I reaffirmed God’s design of male and female, of complementary roles, of family life and so on. There’s no mistaking me for a man, but I live in my jeans, I wear unisex Converse for half the year and I’m not very ‘girly’. Massively competitive, I don’t understand women’s conversation and as a result have few female friends. When we meet people, generally I talk to the husband about his work, and my husband, who works in a female-dominated environment with very young children, often talks to the wife. He’s not an Alpha male; I’m not in whatever box that I’m ‘meant’ to be in.

Using this, I talked with my child about how liking Star Wars or football doesn’t make you a boy. Equally, sewing or enjoying a quiet book isn’t a prerequisite for being a girl. We talked about stereotypes which aren’t biblical, and about roles which are (including the woman of Proverbs 31).

I told him that some people think you can change gender. That many people at different points in their life might think for a short time they are the opposite gender (or even like a boy/girl of the same gender) and that this doesn’t mean that God got it wrong. I talked about medication to make you ‘look like the opposite gender’. We talked about how sad it is to medicate people whose brains are tricking them into hurting their bodies. Rather than think it weird, or confusing, he felt sad for people. His little spirit was moved to see that a loving response is needed for people who are in pain like this. Not fear. Not ridicule. Not horrified separation. But loving sadness. And prayer.

Controversial call?

Then I said something which many may find controversial, but I think it fits with ‘different rules for different homes’. If a child ever wanted to ‘change gender’, to be able to tell them about Jesus, to be able to be friends and show love, it might even be necessary to go along with their misconception in school and call them s/he. They need Jesus, and they’re not going to hear about him from those who just accept all this unthinkingly: you might be the only person who will ever really point them to the Bible, salvation and a changed life.
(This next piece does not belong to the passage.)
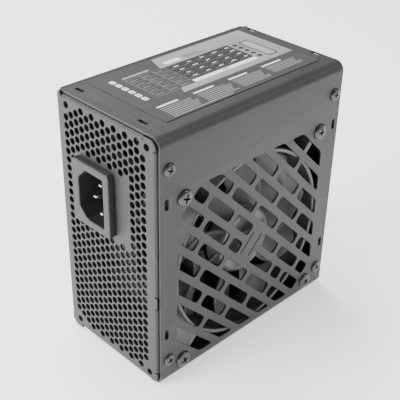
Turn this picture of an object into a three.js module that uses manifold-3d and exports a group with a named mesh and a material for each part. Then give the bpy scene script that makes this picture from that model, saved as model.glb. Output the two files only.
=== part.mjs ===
// Power supply unit in the small-form-factor section, with a 115 mm deep case.
// Millimetres. +Z up, origin at the centre of the case's bottom face.
// The mains panel faces -X, the socket panel +X, the fan side -Y and the back wall +Y.
import * as THREE from 'three';
import { mergeVertices } from 'three/addons/utils/BufferGeometryUtils.js';
import Module from 'manifold-3d';

const wasm = await Module();
wasm.setup();

// Case
const DEPTH = 115;
const THICKNESS = 63.5;
const HEIGHT = 125;
const SHEET = 1;
const COVER_BEND = 4.5;
const BASE_BEND = 1.2;
const SILL_BEND = 5;
const SILL = 7.5;
const FLANGE = 9;
const NEAR_FLANGE_GAP = [43, 50];
const NEAR_FLANGE_INSET = [7, 6];
const TOP_FLANGE_INSET = [8.75, 3.75];
const BOTTOM_FLANGE_INSET = [5.75, 8.75];

// Clearances: FIT around pieces that pass through each other, REST under pieces that lie on each other
const FIT = 0.3;
const REST = 0.1;

// Mains panel vents and chassis holes
const VENT_BORE = 3.2;
const VENT_PITCH = 4.07;
const VENT_COLUMN = 3.48;
const VENT_EDGE = 5;
const VENT_SHIFT_Y = 1.35;
const VENT_SHIFT_Z = 0.7;
const VENT_SIDES = 6;
const CHASSIS_EDGE_Y = 6.4;
const CHASSIS_EDGE_Z = 5.2;
const CHASSIS_BORE = 3.2;
const CHASSIS_LAND = 4.8;
const CHASSIS_SIDES = 8;

// Mains inlet
const INLET_Y = 7.05;
const INLET_Z = 83.8;
const BEZEL_WIDE = 24;
const BEZEL_TALL = 31;
const BEZEL_PROUD = 3.3;
const INLET_WIDE = 16.4;
const INLET_TALL = 24;
const INLET_CHAMFER = 5;
const INLET_DEEP = 15.5;
const INLET_WALL = 1.6;
const INLET_LAND_WIDE = 34.7;
const INLET_LAND_TALL = 36;
const PIN_WIDE = 4;
const PIN_THICK = 2;
const PIN_LONG = 18;
const PIN_SPACING = 14;
const PIN_OFFSET = 4;
const PIN_SINK = 2;
const PIN_NOSE = 1.2;
const PIN_TAPER = 0.8;
const INLET_BOARD_RIM = 3;

// Fan
const FAN_DEEP = 15;
const FAN_DUCT = 89;
const FAN_RING_WALL = 2;
const FAN_SCREW_INSET = 3.5;
const FAN_LUG = 8.4;
const FAN_RIB = 3;
const MOTOR_PLATE = 35;
const MOTOR_PLATE_THICK = 2;
const STRUT = 4;
const RING_SIDES = 36;
const HUB = 33;
const HUB_WALL = 1.4;
const HUB_SINK = 3.2;
const HUB_DEEP = 8.6;
const HUB_EASE = 1;
const BLADES = 9;
const BLADE_GAP = 1.6;
const BLADE_DEEP = 8.8;
const BLADE_THICK = 1.3;
const BLADE_SPAN = 33;
const BLADE_SWEEP = 24;
const BLADE_NARROWING = 0.25;
const BLADE_PITCH = 0.86;
const MAGNET_WALL = 1.6;
const SHAFT = 2;
const BEARING = 6;
const TUBE_WALL = 1.2;
const POLES = 4;
const POLE_WIDE = 2.6;
const STATOR_WALL = 2;
const STATOR_DEEP = 4.5;
const FAN_BOARD = 1;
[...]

We are perceived to have lost the rational and biblical arguments over children born out of marriage, and on gay marriage. Transgender issues are about to be legislated on in Parliament. In my experience, biblical discussion at a young age has opened more doors to my children’s hearts than hiding away from it all. They have to live in this world someday soon and the Lord will not let them down. My children aren’t confused, they certainly aren’t doubting the faith into which they are being trained. However, they are now better equipped to face this messy world with good teaching, a loving heart for the lost and Jesus as their constant guide.

FOOTNOTES

1. en April 2011 Statistics on the connection between cohabitation and abuse are hard to come by due to governments not collecting data on this. However, past studies show that marriage has a protective factor even if the children are not biologically related to one of the parents.
2. Out of the Salt Shaker and Into the World, R. Manley Pippert.